DATA FOR THE TASK:
☆ ☆ ☆ ☆ ☆
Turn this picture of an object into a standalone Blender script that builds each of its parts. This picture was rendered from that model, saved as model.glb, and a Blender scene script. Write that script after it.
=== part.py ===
☆ ☆ ☆ ☆ ☆
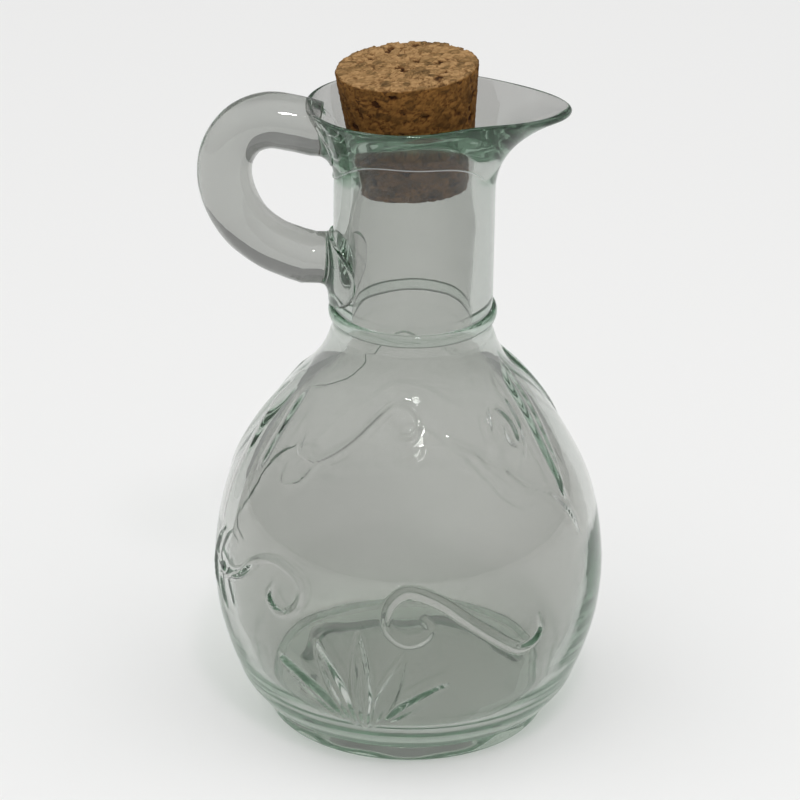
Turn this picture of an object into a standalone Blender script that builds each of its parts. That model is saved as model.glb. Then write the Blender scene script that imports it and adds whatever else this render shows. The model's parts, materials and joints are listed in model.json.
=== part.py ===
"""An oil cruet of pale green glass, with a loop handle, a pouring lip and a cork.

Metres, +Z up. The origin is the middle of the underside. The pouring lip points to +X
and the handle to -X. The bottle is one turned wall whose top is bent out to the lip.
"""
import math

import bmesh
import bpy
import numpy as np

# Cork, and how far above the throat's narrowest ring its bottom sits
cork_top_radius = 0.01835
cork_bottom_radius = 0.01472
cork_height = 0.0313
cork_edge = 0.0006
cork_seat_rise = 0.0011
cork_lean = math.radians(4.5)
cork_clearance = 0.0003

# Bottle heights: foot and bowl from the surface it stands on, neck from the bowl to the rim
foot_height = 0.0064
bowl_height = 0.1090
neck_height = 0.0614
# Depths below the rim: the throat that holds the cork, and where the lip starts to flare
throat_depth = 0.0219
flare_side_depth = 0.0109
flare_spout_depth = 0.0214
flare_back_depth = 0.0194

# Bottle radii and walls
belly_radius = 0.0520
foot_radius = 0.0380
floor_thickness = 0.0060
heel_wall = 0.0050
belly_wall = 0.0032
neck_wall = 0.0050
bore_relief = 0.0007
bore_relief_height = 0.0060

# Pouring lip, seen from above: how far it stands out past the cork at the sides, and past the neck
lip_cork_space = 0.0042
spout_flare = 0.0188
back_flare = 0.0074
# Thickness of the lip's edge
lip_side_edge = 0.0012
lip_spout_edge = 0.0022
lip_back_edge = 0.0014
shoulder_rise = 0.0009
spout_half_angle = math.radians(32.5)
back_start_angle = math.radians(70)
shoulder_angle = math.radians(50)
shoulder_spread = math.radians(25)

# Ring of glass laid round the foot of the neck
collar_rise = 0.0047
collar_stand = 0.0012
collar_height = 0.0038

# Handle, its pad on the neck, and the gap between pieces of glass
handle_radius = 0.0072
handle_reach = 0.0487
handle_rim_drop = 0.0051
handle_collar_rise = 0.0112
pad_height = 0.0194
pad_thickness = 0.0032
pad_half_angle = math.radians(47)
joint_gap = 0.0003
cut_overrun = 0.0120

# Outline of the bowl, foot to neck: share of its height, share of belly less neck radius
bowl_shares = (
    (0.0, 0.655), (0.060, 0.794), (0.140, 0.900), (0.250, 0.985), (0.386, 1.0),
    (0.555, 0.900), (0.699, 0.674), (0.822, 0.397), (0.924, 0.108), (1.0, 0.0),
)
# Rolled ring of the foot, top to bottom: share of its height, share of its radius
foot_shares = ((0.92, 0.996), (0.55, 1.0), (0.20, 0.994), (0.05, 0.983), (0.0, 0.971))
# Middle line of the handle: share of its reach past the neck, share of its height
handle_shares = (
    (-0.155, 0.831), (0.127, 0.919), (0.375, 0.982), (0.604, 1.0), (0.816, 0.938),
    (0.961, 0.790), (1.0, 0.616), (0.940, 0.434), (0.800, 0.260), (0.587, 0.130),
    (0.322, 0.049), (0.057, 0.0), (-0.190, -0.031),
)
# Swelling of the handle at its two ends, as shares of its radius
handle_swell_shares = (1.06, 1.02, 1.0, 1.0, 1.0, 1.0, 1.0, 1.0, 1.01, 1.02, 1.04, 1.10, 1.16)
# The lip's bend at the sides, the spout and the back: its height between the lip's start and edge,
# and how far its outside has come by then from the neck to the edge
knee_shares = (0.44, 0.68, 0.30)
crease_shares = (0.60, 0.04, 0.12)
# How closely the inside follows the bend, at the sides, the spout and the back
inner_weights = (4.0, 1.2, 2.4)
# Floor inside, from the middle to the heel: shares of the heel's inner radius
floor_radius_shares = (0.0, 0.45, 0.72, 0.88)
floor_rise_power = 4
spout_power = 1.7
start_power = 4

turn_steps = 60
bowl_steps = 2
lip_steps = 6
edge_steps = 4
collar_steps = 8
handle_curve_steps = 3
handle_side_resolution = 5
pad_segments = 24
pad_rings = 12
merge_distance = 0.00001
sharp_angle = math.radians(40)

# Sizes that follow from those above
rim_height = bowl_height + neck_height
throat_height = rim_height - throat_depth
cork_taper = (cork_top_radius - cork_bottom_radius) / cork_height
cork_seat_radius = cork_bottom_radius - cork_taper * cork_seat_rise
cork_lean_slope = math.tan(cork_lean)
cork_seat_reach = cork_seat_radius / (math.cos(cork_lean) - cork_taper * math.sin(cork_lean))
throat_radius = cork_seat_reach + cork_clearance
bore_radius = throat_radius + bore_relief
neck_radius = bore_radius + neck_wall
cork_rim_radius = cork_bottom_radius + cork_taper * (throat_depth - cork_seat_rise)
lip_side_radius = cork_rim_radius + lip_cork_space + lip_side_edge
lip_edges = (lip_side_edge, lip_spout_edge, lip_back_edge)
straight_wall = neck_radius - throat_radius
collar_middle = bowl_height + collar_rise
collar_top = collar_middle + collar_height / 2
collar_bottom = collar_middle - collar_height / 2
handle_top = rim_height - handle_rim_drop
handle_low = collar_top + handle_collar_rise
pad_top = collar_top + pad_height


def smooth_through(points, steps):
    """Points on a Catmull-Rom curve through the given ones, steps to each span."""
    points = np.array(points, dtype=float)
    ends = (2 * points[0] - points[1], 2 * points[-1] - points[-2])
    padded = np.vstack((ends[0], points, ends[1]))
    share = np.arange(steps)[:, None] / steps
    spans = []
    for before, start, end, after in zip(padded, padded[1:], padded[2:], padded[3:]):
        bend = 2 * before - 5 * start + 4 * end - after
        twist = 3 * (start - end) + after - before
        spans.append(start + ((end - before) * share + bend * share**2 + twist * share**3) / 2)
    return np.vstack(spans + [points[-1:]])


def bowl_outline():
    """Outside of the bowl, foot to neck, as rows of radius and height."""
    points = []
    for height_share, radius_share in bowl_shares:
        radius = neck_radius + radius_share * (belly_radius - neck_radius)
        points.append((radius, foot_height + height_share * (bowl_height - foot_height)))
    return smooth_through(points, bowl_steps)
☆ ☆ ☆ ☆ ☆
SHORT TASK: Set down, without any change, only the lines from the line that holds "listed in model.json." through the line that holds "import numpy as np", both lines included.

ANSWER BELOW:
Turn this picture of an object into a standalone Blender script that builds each of its parts. That model is saved as model.glb. Then write the Blender scene script that imports it and adds whatever else this render shows. The model's parts, materials and joints are listed in model.json.
=== part.py ===
"""An oil cruet of pale green glass, with a loop handle, a pouring lip and a cork.

Metres, +Z up. The origin is the middle of the underside. The pouring lip points to +X
and the handle to -X. The bottle is one turned wall whose top is bent out to the lip.
"""
import math

import bmesh
import bpy
import numpy as np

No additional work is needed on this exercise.